_EXERCISE_
Pull out each line of the data that includes the word "materials".

_INPUT RECORDS_
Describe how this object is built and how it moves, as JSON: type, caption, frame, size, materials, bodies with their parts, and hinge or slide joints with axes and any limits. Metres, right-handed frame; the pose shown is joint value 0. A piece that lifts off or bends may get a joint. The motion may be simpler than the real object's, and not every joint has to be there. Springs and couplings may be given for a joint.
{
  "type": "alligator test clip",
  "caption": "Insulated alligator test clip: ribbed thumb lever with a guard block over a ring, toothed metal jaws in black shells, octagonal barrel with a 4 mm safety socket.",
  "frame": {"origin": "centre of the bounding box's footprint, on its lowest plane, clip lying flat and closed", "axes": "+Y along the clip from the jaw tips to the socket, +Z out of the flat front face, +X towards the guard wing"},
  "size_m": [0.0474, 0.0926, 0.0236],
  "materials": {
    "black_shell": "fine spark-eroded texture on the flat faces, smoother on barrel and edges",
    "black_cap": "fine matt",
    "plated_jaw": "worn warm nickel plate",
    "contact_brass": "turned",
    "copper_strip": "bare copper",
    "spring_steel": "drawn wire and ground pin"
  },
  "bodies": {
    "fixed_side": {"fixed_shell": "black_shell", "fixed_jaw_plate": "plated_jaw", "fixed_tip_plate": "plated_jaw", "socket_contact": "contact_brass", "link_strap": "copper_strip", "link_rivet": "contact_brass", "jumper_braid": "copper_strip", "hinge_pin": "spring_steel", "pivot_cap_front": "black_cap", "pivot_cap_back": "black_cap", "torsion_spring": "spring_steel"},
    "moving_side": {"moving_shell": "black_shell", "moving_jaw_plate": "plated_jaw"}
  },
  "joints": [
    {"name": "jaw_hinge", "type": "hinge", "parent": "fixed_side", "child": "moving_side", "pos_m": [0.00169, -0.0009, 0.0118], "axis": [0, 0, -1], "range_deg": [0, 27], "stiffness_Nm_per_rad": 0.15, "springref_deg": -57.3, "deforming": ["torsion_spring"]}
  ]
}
...
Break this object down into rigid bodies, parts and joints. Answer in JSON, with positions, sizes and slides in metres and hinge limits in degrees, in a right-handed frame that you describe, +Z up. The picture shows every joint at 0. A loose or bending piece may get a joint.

_SOLVED EXERCISE_
Describe how this object is built and how it moves, as JSON: type, caption, frame, size, materials, bodies with their parts, and hinge or slide joints with axes and any limits. Metres, right-handed frame; the pose shown is joint value 0. A piece that lifts off or bends may get a joint. The motion may be simpler than the real object's, and not every joint has to be there. Springs and couplings may be given for a joint.
  "materials": {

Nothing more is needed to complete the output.